Data for the task:
○ ○ ○
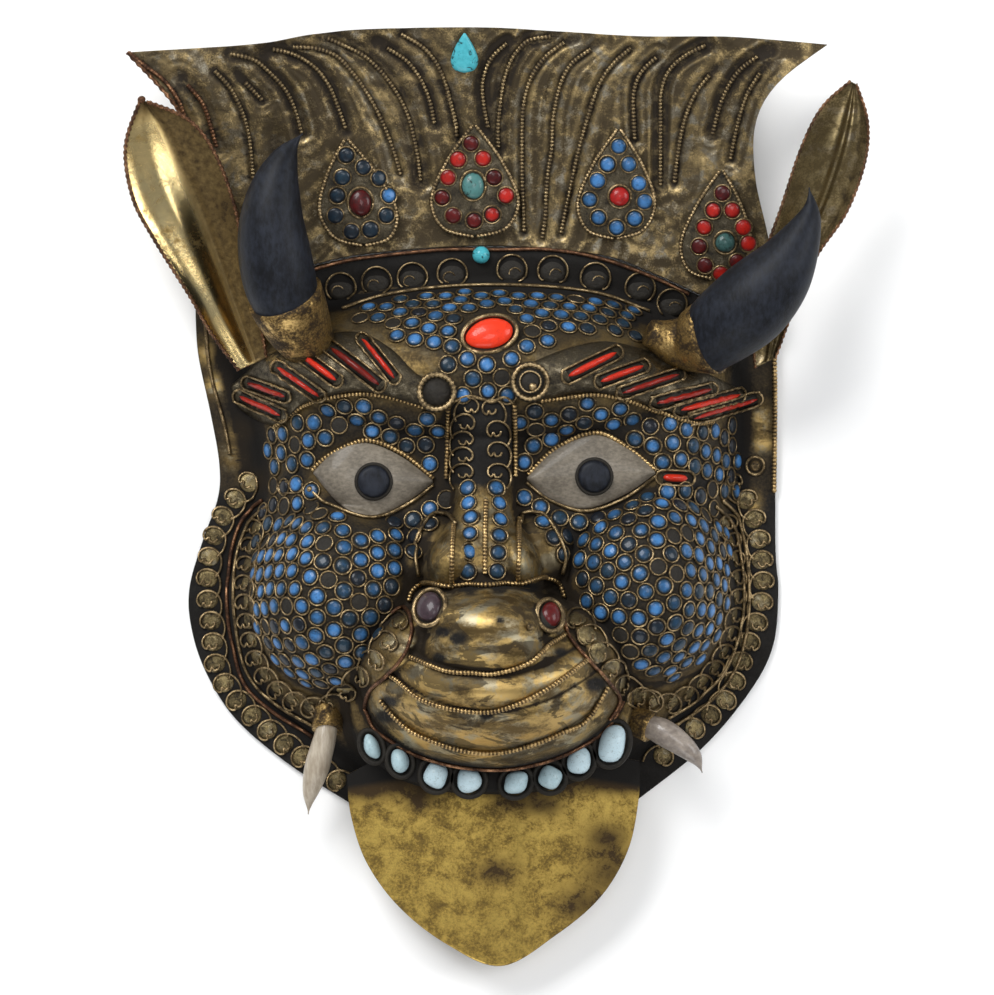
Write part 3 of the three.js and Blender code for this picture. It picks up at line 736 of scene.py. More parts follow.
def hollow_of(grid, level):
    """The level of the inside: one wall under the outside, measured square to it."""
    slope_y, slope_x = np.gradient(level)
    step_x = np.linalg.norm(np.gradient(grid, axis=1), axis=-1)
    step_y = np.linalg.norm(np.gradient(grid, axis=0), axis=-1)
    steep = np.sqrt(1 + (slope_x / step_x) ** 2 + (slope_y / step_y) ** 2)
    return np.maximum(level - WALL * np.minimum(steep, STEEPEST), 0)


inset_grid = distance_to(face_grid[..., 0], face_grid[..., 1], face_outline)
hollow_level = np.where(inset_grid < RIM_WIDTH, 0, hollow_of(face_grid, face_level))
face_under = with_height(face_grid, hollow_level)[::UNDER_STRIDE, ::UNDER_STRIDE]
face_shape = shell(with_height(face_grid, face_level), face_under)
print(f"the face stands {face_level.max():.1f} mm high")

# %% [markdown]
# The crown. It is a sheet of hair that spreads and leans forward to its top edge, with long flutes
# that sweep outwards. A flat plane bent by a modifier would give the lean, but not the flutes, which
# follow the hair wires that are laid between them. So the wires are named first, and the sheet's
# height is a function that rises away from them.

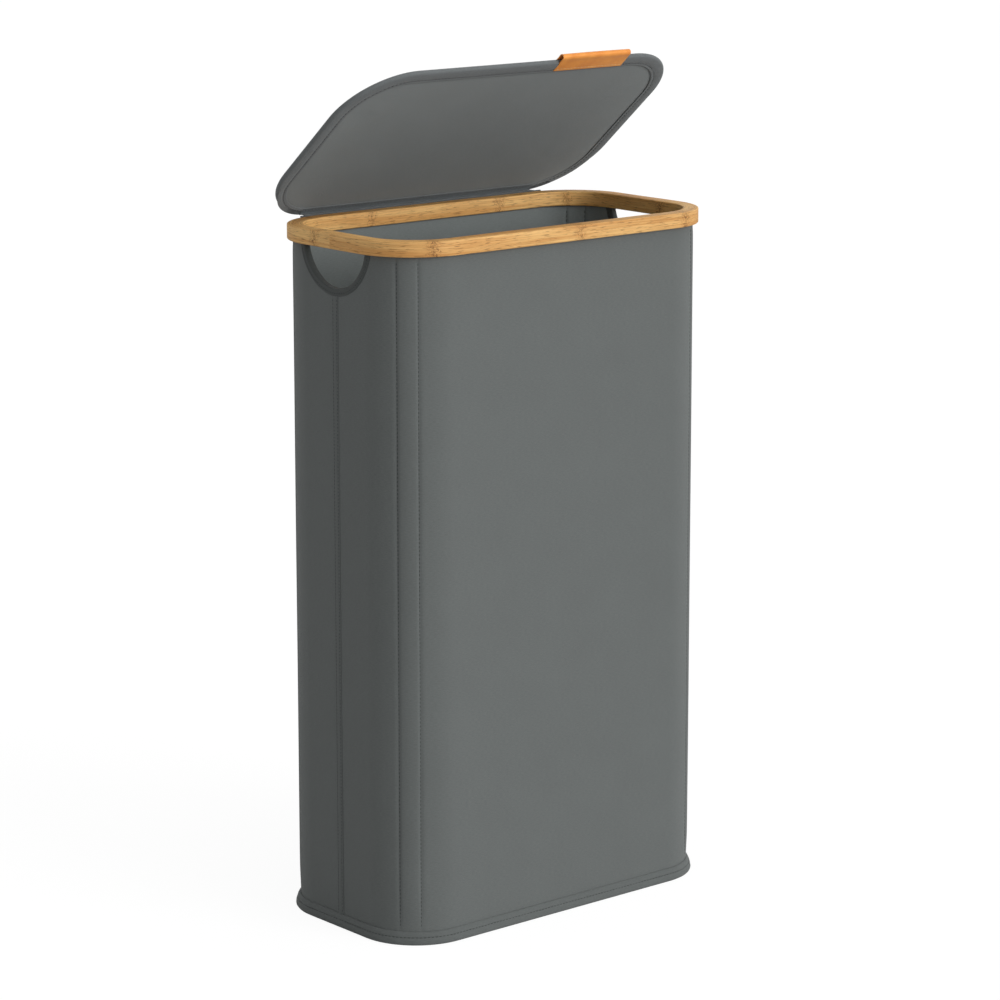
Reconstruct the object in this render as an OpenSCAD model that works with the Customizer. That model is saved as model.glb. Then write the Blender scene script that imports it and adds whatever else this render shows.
○ ○ ○
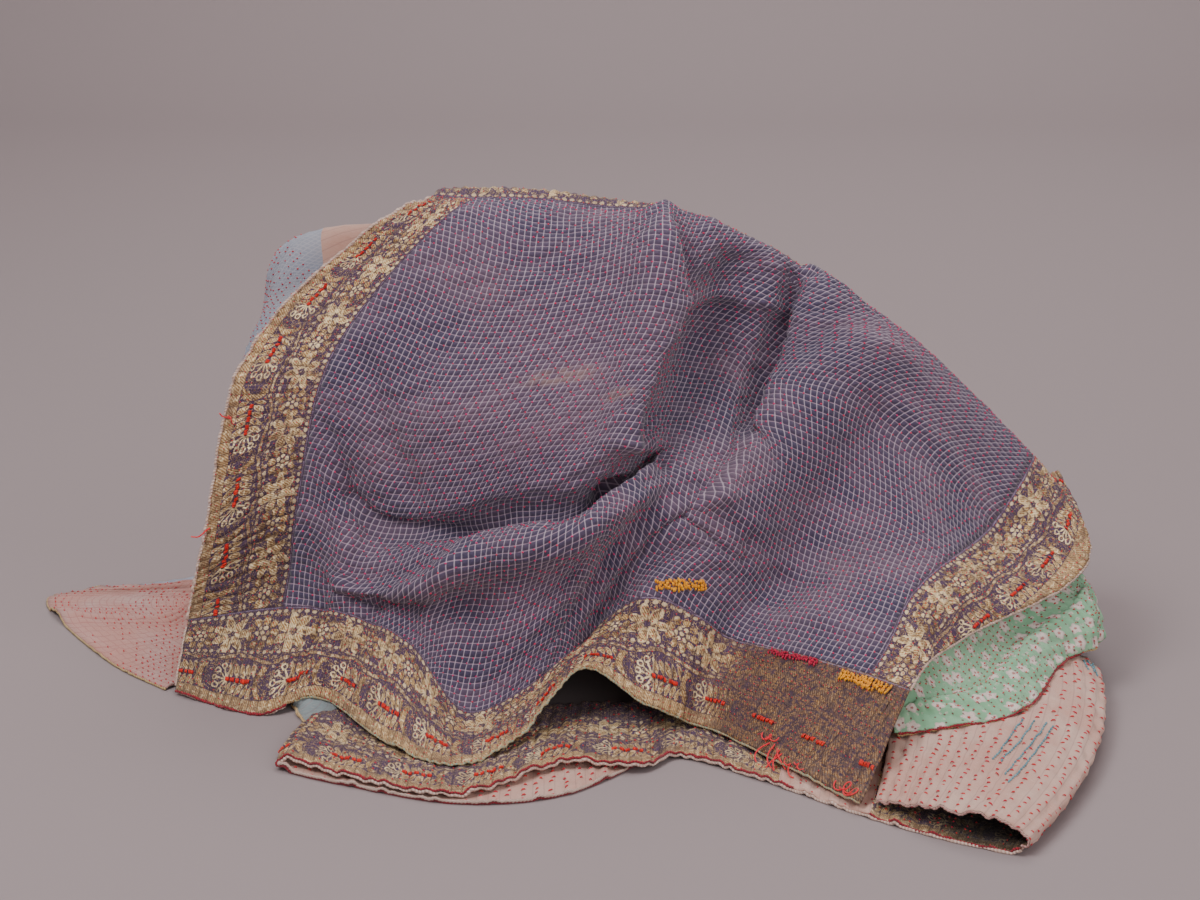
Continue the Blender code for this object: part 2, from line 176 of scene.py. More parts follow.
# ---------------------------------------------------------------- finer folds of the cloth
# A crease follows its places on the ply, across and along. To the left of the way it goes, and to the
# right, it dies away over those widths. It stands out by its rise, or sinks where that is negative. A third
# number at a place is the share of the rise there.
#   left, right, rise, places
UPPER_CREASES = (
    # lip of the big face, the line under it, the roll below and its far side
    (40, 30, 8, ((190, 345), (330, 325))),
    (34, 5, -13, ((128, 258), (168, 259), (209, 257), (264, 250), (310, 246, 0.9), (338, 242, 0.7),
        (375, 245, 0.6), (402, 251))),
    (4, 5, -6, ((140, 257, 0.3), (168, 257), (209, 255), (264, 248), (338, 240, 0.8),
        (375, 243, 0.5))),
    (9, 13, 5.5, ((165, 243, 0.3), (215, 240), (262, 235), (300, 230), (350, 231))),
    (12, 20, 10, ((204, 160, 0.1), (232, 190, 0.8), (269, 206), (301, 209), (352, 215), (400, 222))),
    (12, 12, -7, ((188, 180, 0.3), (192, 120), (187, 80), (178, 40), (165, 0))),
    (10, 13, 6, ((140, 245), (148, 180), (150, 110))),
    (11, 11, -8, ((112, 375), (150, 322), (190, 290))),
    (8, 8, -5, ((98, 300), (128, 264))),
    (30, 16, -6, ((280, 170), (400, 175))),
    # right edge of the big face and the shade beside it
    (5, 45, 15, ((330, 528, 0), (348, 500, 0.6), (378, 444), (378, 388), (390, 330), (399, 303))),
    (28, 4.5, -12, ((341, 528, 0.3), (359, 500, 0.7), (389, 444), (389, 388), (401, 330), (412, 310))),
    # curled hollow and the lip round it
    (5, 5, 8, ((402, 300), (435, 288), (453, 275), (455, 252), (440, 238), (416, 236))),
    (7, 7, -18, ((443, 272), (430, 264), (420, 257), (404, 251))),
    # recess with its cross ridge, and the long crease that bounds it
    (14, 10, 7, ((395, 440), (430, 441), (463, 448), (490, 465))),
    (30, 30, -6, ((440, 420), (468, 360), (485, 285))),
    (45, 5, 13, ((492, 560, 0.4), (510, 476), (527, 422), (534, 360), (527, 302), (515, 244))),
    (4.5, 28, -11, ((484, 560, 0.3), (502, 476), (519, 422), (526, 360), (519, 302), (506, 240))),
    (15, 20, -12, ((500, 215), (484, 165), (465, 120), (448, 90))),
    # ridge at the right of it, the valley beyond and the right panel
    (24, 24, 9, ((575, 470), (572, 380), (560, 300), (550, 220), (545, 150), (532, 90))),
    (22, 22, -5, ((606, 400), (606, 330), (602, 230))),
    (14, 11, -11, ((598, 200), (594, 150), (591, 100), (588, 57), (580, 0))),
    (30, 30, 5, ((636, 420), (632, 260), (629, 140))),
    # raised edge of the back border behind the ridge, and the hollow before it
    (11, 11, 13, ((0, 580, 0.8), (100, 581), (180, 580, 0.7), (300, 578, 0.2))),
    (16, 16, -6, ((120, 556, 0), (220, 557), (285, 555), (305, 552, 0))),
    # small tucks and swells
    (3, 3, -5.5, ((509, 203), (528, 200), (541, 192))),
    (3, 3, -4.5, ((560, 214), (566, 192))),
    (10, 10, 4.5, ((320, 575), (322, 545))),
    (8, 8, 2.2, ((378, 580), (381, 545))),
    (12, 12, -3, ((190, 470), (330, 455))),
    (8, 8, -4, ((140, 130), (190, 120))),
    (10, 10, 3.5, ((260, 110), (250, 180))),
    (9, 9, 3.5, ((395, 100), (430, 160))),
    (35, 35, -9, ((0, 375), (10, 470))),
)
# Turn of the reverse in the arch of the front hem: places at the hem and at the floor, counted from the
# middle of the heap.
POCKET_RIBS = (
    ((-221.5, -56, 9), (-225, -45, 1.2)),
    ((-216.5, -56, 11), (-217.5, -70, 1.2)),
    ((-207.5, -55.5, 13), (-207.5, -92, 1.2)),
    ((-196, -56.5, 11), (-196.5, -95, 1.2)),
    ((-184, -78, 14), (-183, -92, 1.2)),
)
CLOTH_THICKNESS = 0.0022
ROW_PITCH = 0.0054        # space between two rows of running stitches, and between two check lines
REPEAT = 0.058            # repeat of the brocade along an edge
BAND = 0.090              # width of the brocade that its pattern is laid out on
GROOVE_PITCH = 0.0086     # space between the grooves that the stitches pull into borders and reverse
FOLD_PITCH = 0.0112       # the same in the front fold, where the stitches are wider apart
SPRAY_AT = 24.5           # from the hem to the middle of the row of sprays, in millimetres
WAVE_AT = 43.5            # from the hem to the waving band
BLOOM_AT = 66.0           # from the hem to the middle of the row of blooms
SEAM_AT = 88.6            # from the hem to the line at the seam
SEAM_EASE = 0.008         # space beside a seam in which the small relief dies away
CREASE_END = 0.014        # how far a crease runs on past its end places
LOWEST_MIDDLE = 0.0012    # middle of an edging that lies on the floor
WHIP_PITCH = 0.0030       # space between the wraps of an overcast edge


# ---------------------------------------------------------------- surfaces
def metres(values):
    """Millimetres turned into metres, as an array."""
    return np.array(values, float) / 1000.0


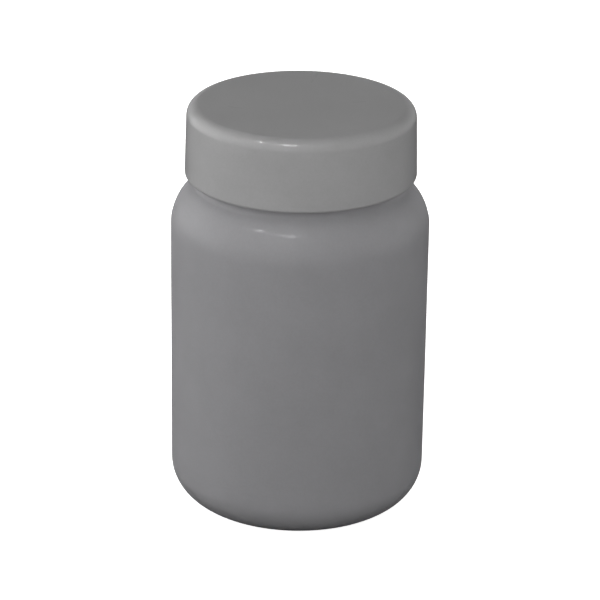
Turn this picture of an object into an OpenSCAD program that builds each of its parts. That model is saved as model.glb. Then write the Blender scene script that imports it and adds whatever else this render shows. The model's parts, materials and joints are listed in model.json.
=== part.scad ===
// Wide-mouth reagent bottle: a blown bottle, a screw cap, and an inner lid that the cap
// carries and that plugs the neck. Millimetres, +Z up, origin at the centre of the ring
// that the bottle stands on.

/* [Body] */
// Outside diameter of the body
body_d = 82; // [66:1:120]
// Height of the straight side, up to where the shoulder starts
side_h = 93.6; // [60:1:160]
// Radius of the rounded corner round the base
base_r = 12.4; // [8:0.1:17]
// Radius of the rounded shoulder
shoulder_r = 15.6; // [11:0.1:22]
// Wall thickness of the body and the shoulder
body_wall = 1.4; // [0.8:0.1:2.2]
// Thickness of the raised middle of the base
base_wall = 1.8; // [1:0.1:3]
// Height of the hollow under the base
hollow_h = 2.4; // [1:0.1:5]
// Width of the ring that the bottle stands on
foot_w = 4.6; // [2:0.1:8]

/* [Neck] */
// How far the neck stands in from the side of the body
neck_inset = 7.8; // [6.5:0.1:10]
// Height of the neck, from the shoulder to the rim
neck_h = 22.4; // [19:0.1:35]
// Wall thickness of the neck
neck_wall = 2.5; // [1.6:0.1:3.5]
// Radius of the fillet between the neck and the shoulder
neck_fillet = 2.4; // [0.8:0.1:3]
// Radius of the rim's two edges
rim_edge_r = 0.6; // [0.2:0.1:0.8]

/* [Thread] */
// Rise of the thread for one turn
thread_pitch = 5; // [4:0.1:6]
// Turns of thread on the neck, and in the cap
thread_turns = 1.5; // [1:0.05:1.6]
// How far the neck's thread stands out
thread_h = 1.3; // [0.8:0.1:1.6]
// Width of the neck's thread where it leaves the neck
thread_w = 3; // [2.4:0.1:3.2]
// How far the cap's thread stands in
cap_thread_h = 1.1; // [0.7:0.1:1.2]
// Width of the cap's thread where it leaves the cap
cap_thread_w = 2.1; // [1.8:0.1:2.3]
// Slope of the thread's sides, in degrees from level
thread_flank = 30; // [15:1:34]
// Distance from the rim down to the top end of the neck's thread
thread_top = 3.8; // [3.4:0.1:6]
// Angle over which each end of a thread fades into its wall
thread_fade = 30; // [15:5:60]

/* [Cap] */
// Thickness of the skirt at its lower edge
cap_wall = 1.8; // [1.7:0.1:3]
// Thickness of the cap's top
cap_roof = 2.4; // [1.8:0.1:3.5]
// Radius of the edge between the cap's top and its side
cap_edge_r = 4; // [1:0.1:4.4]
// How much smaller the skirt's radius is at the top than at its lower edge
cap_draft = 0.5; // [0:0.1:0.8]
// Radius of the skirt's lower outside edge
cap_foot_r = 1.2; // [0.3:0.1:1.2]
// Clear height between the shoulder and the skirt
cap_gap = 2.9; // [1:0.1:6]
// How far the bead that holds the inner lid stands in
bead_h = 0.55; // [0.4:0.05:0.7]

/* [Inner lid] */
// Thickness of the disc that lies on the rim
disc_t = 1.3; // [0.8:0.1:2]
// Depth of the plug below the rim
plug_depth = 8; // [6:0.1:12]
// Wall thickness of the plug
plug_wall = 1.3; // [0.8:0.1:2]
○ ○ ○
Objective: Write out again only the lines from the line containing "Write part 3" through the line containing "# height is", both included, exactly as they are.

Solved problem:
Write part 3 of the three.js and Blender code for this picture. It picks up at line 736 of scene.py. More parts follow.
def hollow_of(grid, level):
    """The level of the inside: one wall under the outside, measured square to it."""
    slope_y, slope_x = np.gradient(level)
    step_x = np.linalg.norm(np.gradient(grid, axis=1), axis=-1)
    step_y = np.linalg.norm(np.gradient(grid, axis=0), axis=-1)
    steep = np.sqrt(1 + (slope_x / step_x) ** 2 + (slope_y / step_y) ** 2)
    return np.maximum(level - WALL * np.minimum(steep, STEEPEST), 0)


inset_grid = distance_to(face_grid[..., 0], face_grid[..., 1], face_outline)
hollow_level = np.where(inset_grid < RIM_WIDTH, 0, hollow_of(face_grid, face_level))
face_under = with_height(face_grid, hollow_level)[::UNDER_STRIDE, ::UNDER_STRIDE]
face_shape = shell(with_height(face_grid, face_level), face_under)
print(f"the face stands {face_level.max():.1f} mm high")

# %% [markdown]
# The crown. It is a sheet of hair that spreads and leans forward to its top edge, with long flutes
# that sweep outwards. A flat plane bent by a modifier would give the lean, but not the flutes, which
# follow the hair wires that are laid between them. So the wires are named first, and the sheet's
# height is a function that rises away from them.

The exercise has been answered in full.